STATED TASK: Beginning with the line that contains "What OpenSCAD source" and ending with the line that contains "shoulder_r = 3.8; // [1:0.2:10]", reproduce each line exactly; include both and add nothing.

PROVIDED MATERIAL:
╭──
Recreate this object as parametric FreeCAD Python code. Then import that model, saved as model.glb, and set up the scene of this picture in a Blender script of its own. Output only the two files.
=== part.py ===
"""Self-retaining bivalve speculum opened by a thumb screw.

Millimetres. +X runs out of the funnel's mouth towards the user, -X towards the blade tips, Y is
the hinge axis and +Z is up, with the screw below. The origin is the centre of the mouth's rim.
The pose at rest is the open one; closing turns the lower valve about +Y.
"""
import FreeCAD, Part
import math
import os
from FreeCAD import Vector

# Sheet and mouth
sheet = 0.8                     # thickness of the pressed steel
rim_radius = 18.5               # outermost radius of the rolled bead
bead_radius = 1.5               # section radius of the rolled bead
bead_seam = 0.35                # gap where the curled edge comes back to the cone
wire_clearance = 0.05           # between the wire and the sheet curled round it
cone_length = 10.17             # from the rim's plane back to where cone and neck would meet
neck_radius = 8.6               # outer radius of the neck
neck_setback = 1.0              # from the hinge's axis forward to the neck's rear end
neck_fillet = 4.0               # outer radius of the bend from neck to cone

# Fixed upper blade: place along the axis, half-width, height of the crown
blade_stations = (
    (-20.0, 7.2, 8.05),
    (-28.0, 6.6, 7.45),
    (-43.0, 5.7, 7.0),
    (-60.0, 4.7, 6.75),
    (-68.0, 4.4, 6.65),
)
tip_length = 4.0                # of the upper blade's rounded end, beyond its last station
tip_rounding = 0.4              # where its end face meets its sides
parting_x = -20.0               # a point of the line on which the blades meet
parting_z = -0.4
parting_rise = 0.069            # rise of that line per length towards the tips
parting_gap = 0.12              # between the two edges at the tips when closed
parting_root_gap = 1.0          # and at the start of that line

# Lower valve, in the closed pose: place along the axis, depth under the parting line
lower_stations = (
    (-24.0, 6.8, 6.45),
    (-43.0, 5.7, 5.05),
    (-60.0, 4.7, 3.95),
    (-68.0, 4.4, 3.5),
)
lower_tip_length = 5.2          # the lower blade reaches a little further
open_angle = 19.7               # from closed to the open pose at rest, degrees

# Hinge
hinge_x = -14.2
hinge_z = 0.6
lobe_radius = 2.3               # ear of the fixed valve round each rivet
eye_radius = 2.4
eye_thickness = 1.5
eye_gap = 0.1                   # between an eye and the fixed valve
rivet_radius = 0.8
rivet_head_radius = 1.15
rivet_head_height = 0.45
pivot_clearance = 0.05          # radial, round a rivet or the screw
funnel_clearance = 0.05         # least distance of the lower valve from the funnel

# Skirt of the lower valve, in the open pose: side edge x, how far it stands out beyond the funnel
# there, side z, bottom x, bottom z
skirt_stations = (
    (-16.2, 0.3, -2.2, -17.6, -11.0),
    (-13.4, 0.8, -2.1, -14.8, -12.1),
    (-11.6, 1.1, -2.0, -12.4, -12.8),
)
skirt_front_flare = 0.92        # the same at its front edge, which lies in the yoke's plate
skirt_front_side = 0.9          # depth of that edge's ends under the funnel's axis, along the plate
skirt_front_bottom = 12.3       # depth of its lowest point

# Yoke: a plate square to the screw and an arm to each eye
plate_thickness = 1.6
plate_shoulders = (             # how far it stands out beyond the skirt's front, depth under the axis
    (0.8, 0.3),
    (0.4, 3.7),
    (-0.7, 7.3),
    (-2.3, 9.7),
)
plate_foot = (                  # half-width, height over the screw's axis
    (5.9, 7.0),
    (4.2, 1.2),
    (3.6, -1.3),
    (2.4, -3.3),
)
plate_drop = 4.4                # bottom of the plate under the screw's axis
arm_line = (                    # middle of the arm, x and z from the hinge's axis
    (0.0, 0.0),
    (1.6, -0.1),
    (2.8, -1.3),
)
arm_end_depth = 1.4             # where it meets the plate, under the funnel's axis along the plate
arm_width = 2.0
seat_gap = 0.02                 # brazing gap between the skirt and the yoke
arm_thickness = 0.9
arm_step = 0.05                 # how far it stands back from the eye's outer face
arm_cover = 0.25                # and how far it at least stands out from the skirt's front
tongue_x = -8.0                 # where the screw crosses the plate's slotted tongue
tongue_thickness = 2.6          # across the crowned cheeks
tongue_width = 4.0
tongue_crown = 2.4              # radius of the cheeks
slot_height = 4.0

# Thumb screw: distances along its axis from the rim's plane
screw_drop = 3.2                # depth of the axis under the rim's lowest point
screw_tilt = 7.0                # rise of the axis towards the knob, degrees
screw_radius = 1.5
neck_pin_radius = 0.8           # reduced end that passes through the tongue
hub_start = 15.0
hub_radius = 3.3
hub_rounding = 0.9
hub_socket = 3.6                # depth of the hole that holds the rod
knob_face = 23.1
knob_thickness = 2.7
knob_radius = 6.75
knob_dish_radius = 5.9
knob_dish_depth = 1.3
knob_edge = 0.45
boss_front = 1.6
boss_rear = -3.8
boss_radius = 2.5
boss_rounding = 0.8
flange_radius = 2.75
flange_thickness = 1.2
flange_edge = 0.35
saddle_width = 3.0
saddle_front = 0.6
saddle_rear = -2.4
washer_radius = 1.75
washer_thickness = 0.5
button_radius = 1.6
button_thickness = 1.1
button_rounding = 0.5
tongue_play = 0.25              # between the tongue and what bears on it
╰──
╭──
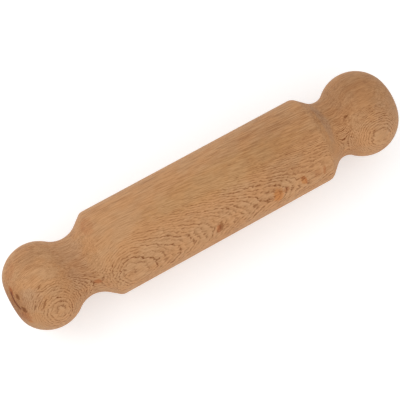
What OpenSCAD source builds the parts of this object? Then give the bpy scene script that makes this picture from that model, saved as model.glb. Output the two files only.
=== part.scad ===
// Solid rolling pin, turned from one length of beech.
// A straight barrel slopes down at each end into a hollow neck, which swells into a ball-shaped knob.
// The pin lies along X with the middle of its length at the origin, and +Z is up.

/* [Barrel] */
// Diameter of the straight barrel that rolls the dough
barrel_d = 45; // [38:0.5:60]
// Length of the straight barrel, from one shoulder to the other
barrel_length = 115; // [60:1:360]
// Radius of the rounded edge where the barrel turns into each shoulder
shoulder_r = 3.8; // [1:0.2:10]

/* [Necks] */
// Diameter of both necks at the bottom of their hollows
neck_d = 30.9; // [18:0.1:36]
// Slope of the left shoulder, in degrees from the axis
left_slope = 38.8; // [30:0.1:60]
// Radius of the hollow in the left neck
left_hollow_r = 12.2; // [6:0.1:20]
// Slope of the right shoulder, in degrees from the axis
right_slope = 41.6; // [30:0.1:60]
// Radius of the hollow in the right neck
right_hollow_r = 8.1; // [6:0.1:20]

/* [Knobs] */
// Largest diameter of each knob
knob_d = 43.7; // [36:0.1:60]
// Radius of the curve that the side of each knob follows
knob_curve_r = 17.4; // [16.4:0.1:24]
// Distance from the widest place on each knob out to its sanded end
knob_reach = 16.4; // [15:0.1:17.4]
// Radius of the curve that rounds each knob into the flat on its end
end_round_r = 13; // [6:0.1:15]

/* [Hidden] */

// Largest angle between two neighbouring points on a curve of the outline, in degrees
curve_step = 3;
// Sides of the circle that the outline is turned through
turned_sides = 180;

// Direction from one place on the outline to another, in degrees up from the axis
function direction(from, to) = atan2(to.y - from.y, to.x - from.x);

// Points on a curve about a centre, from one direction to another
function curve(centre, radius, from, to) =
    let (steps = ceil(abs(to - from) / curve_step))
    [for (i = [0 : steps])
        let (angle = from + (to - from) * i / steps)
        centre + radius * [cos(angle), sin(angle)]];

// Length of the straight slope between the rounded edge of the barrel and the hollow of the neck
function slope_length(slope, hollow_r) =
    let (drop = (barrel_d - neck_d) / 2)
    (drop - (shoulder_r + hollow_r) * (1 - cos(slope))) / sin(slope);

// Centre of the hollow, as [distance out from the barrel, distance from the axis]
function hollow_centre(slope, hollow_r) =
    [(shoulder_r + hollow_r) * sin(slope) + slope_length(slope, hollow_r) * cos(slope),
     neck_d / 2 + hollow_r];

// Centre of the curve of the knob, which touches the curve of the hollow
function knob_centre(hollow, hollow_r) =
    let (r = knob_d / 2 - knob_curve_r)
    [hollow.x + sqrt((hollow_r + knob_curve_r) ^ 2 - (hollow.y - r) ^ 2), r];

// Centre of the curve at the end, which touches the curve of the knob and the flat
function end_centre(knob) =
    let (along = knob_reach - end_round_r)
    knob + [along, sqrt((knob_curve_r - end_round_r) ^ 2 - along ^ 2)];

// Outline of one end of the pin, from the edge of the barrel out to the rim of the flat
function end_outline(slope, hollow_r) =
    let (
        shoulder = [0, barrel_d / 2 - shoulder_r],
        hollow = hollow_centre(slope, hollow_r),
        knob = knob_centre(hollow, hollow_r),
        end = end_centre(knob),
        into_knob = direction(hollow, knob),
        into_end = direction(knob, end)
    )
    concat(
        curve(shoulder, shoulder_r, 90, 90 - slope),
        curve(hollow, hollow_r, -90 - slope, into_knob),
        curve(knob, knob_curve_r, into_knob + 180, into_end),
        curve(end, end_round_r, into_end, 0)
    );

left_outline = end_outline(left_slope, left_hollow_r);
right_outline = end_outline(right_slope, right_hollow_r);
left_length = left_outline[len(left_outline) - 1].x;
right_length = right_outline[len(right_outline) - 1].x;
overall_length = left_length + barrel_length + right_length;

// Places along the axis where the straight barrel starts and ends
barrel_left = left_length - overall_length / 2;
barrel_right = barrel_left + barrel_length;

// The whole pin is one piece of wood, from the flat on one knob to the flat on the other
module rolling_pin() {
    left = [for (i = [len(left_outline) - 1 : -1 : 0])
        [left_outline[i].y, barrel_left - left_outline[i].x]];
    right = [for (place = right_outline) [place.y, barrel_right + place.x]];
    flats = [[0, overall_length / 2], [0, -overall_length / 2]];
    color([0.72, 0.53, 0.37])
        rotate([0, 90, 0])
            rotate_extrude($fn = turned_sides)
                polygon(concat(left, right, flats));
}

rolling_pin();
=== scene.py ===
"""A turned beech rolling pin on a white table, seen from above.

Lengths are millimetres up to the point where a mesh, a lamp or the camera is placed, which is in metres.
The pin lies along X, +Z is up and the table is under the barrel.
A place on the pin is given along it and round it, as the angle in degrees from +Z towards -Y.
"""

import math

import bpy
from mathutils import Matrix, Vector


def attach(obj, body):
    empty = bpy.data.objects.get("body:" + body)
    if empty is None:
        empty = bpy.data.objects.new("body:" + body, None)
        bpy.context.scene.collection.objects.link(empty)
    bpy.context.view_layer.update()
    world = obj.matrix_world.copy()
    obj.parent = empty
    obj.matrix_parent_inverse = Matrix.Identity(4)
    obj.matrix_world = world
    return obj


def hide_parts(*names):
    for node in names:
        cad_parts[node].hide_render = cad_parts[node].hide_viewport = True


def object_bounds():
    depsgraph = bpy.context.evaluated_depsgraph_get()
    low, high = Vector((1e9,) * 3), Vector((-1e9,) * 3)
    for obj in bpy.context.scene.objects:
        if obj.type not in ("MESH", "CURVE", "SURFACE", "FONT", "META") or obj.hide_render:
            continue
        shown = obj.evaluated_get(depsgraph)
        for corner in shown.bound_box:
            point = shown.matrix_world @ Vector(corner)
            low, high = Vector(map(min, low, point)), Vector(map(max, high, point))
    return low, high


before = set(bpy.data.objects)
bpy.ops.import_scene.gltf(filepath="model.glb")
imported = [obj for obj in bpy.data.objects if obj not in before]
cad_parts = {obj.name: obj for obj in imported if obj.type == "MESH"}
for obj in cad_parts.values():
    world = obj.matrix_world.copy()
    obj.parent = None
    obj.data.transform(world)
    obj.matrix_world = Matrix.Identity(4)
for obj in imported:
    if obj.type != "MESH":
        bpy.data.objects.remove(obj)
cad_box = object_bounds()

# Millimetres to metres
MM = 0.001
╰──
╭──
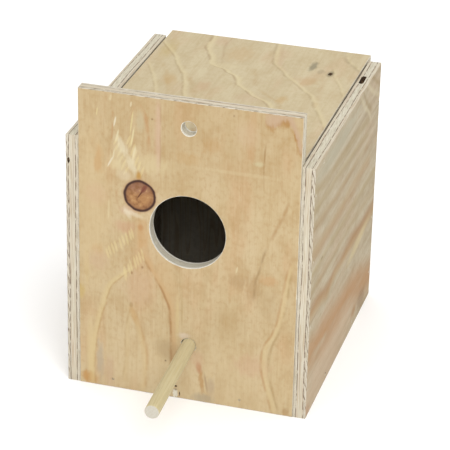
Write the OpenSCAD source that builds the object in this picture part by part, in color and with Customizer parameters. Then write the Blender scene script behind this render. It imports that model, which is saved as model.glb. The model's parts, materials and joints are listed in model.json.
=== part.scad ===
╰──
WRITTEN RESPONSE:
What OpenSCAD source builds the parts of this object? Then give the bpy scene script that makes this picture from that model, saved as model.glb. Output the two files only.
=== part.scad ===
// Solid rolling pin, turned from one length of beech.
// A straight barrel slopes down at each end into a hollow neck, which swells into a ball-shaped knob.
// The pin lies along X with the middle of its length at the origin, and +Z is up.

/* [Barrel] */
// Diameter of the straight barrel that rolls the dough
barrel_d = 45; // [38:0.5:60]
// Length of the straight barrel, from one shoulder to the other
barrel_length = 115; // [60:1:360]
// Radius of the rounded edge where the barrel turns into each shoulder
shoulder_r = 3.8; // [1:0.2:10]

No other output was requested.